• _WRITTEN PROBLEM_: Using the data below, output the first line and every line after it up to and including the line containing "finished skin as", exactly as written and with nothing added.

++++++

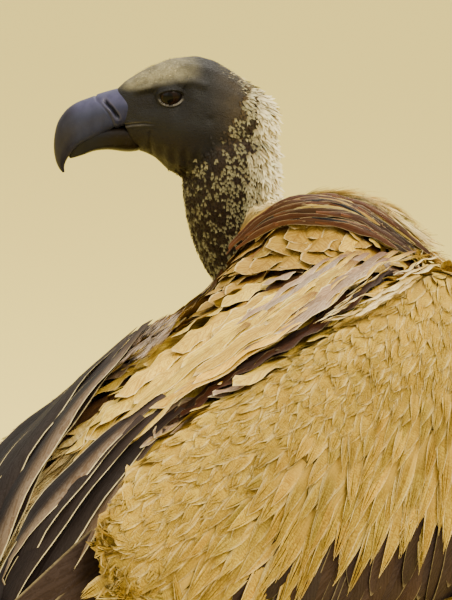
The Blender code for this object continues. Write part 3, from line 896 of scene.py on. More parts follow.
class Skin:
    """The finished skin as arrays: what the coat is laid on."""

    def __init__(self, mesh, solids):
        self.tree = mesh_tree(mesh)
        self.co = read(mesh, "vertices", "co", 3)
        self.normals = vertex_normals(mesh)
        self.triangles = read(mesh, "loop_triangles", "vertices", 3, np.int32)
        loops = read(mesh, "loop_triangles", "loops", 3, np.int32)
        uv = read(mesh.uv_layers["OFBake"], "uv", "vector", 2)
        self.corner_uv = uv[loops]
        corners = self.co[self.triangles]
        cross = np.cross(corners[:, 1] - corners[:, 0], corners[:, 2] - corners[:, 0])
        self.area = np.linalg.norm(cross, axis=1) / 2
        self.centre = corners.mean(axis=1)
        self.facing = unit(cross)
        self.label = solids.labels(self.centre)
        self.body = inverse(BODY, self.centre)
        self.head = inverse(HEAD, self.centre)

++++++

• _FULL RESPONSE_:
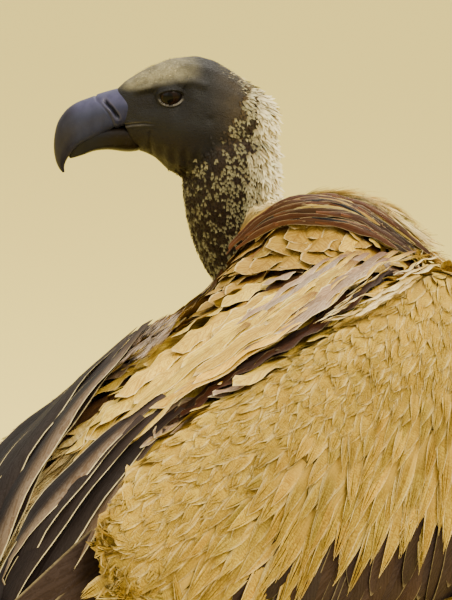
The Blender code for this object continues. Write part 3, from line 896 of scene.py on. More parts follow.
class Skin:
    """The finished skin as arrays: what the coat is laid on."""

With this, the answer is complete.